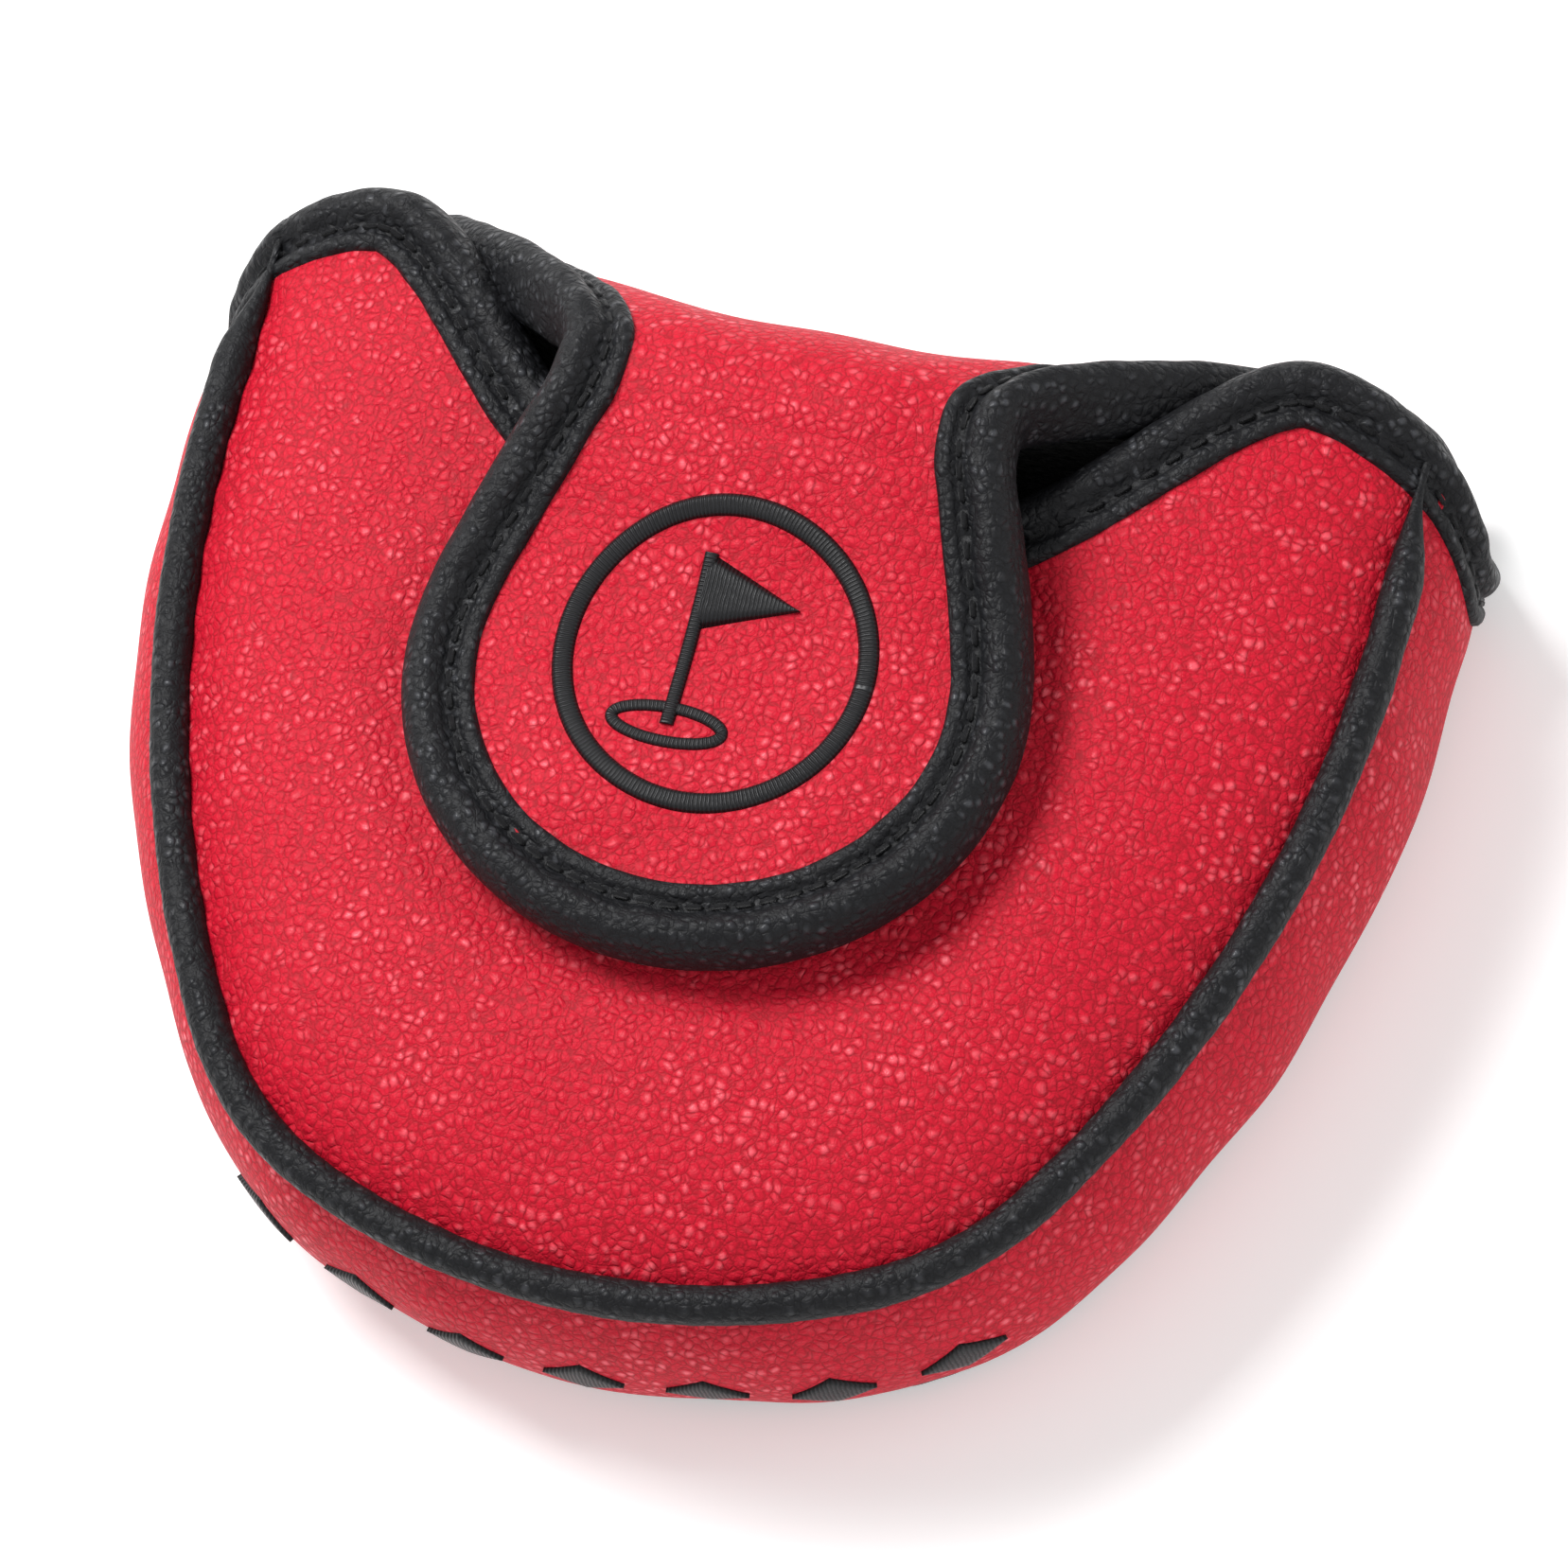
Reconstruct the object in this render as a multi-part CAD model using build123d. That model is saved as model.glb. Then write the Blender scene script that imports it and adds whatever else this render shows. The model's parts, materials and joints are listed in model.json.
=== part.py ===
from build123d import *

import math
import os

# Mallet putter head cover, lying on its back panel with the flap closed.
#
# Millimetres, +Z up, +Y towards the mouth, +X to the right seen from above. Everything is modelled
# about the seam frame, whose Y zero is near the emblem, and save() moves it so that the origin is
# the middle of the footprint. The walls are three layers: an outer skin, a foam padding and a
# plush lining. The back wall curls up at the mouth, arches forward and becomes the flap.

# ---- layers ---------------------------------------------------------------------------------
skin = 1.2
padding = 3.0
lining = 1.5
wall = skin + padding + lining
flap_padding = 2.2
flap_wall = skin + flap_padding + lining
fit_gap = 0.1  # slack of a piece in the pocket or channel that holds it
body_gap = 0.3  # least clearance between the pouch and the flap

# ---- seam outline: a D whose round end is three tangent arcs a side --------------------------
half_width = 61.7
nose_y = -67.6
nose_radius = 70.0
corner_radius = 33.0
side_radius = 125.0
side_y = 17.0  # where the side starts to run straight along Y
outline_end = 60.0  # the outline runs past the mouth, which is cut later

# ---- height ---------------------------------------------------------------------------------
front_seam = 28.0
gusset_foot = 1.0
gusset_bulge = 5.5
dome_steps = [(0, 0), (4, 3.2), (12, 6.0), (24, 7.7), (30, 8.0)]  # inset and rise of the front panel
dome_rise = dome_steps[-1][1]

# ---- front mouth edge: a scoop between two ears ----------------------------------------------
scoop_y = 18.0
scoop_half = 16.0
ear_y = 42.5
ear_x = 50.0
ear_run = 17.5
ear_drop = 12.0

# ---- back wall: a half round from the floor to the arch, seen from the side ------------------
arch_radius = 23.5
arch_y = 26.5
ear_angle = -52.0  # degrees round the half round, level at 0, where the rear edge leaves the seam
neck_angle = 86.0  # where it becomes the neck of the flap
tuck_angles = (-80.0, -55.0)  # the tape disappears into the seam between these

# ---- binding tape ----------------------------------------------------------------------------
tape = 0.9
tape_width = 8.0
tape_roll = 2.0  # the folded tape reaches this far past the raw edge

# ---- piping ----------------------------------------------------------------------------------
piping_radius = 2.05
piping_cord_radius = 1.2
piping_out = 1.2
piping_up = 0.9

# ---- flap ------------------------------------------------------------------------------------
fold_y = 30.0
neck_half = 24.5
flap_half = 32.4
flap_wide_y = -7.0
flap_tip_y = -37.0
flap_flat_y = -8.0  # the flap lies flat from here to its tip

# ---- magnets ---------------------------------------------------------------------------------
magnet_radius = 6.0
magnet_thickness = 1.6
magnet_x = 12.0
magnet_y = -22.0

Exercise
Restate the whole of the material exactly.

Response to the task
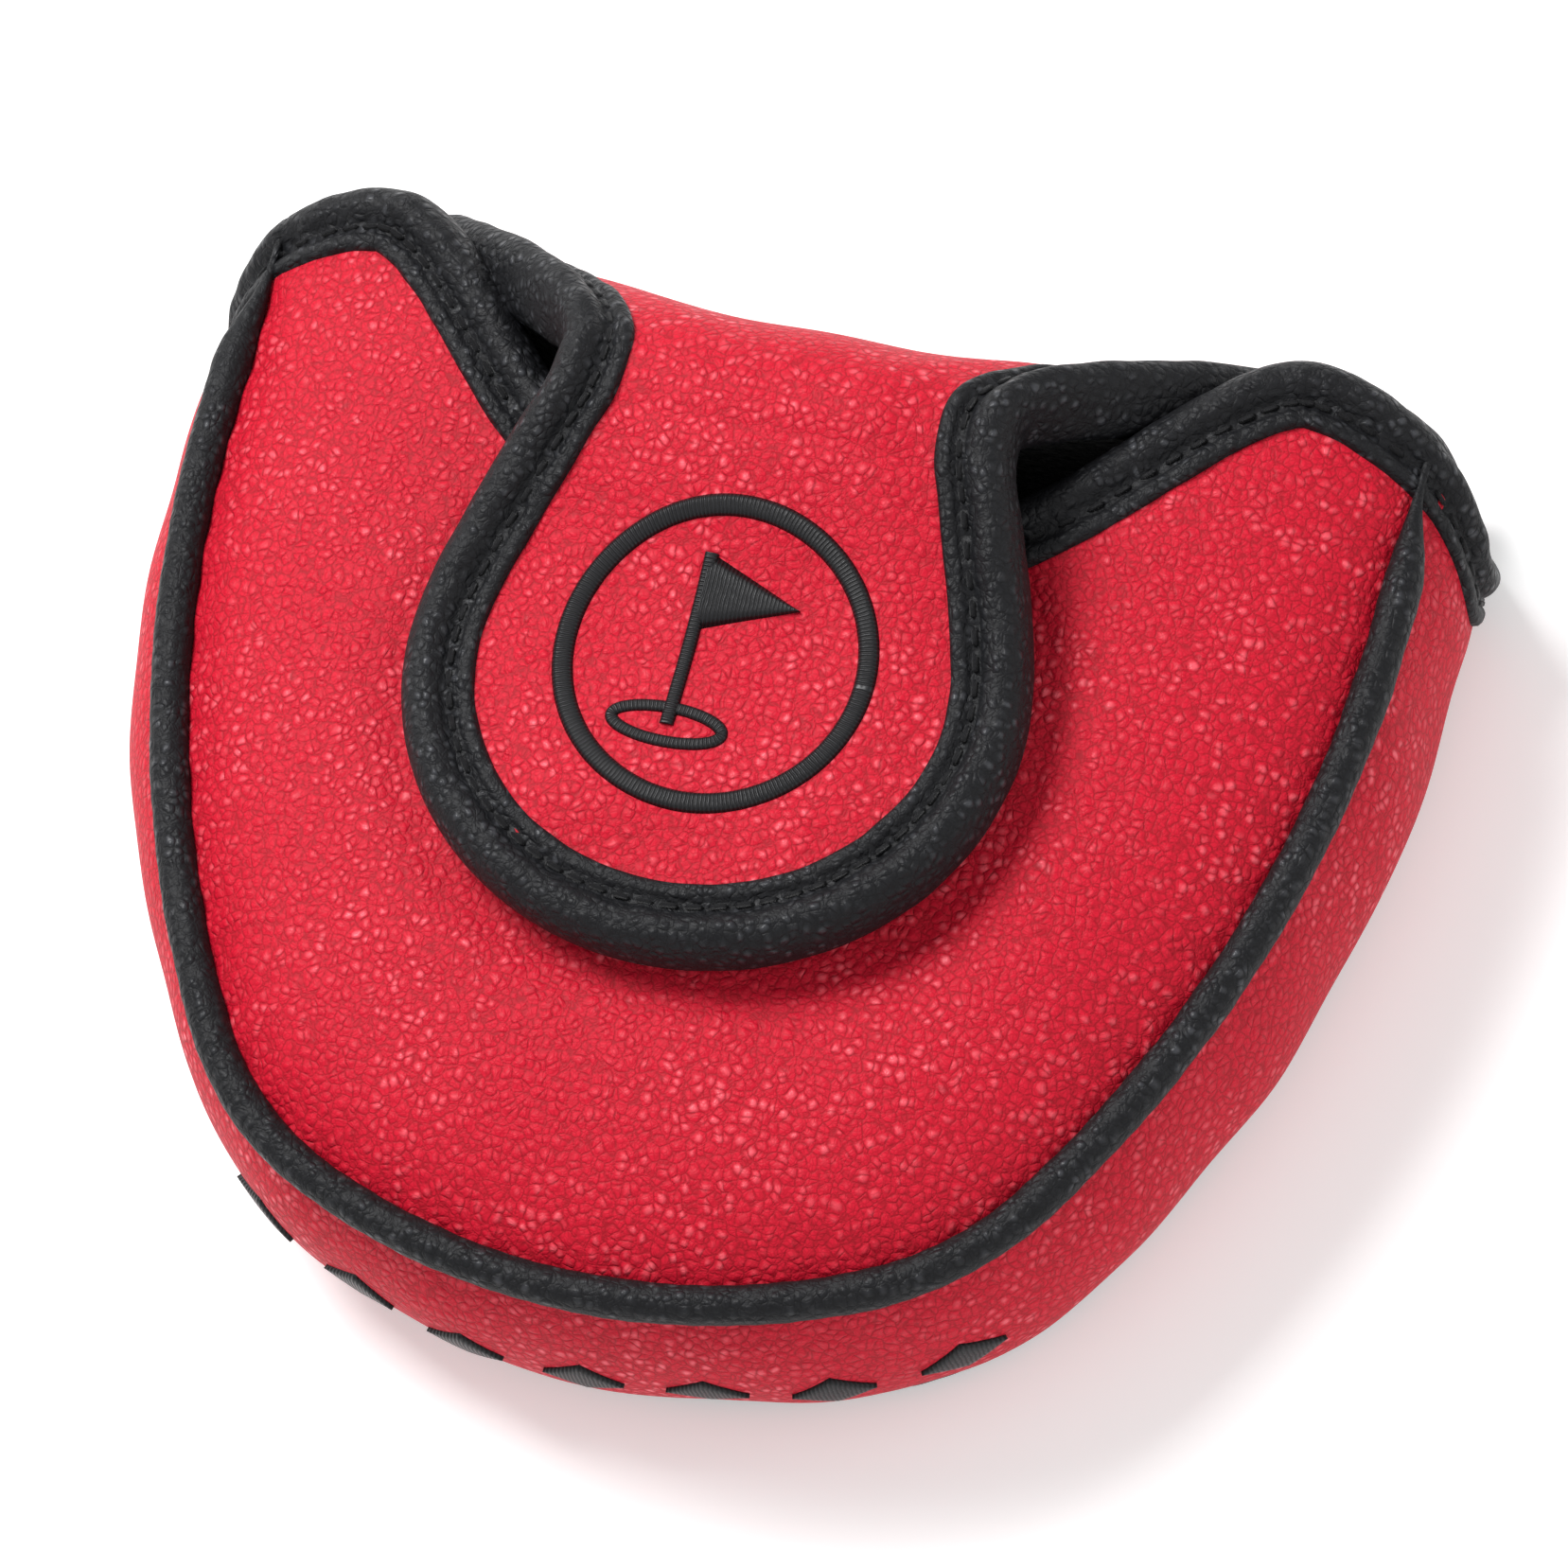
Reconstruct the object in this render as a multi-part CAD model using build123d. That model is saved as model.glb. Then write the Blender scene script that imports it and adds whatever else this render shows. The model's parts, materials and joints are listed in model.json.
=== part.py ===
from build123d import *

import math
import os

# Mallet putter head cover, lying on its back panel with the flap closed.
#
# Millimetres, +Z up, +Y towards the mouth, +X to the right seen from above. Everything is modelled
# about the seam frame, whose Y zero is near the emblem, and save() moves it so that the origin is
# the middle of the footprint. The walls are three layers: an outer skin, a foam padding and a
# plush lining. The back wall curls up at the mouth, arches forward and becomes the flap.

# ---- layers ---------------------------------------------------------------------------------
skin = 1.2
padding = 3.0
lining = 1.5
wall = skin + padding + lining
flap_padding = 2.2
flap_wall = skin + flap_padding + lining
fit_gap = 0.1  # slack of a piece in the pocket or channel that holds it
body_gap = 0.3  # least clearance between the pouch and the flap

# ---- seam outline: a D whose round end is three tangent arcs a side --------------------------
half_width = 61.7
nose_y = -67.6
nose_radius = 70.0
corner_radius = 33.0
side_radius = 125.0
side_y = 17.0  # where the side starts to run straight along Y
outline_end = 60.0  # the outline runs past the mouth, which is cut later

# ---- height ---------------------------------------------------------------------------------
front_seam = 28.0
gusset_foot = 1.0
gusset_bulge = 5.5
dome_steps = [(0, 0), (4, 3.2), (12, 6.0), (24, 7.7), (30, 8.0)]  # inset and rise of the front panel
dome_rise = dome_steps[-1][1]

# ---- front mouth edge: a scoop between two ears ----------------------------------------------
scoop_y = 18.0
scoop_half = 16.0
ear_y = 42.5
ear_x = 50.0
ear_run = 17.5
ear_drop = 12.0

# ---- back wall: a half round from the floor to the arch, seen from the side ------------------
arch_radius = 23.5
arch_y = 26.5
ear_angle = -52.0  # degrees round the half round, level at 0, where the rear edge leaves the seam
neck_angle = 86.0  # where it becomes the neck of the flap
tuck_angles = (-80.0, -55.0)  # the tape disappears into the seam between these

# ---- binding tape ----------------------------------------------------------------------------
tape = 0.9
tape_width = 8.0
tape_roll = 2.0  # the folded tape reaches this far past the raw edge

# ---- piping ----------------------------------------------------------------------------------
piping_radius = 2.05
piping_cord_radius = 1.2
piping_out = 1.2
piping_up = 0.9

# ---- flap ------------------------------------------------------------------------------------
fold_y = 30.0
neck_half = 24.5
flap_half = 32.4
flap_wide_y = -7.0
flap_tip_y = -37.0
flap_flat_y = -8.0  # the flap lies flat from here to its tip

# ---- magnets ---------------------------------------------------------------------------------
magnet_radius = 6.0
magnet_thickness = 1.6
magnet_x = 12.0
magnet_y = -22.0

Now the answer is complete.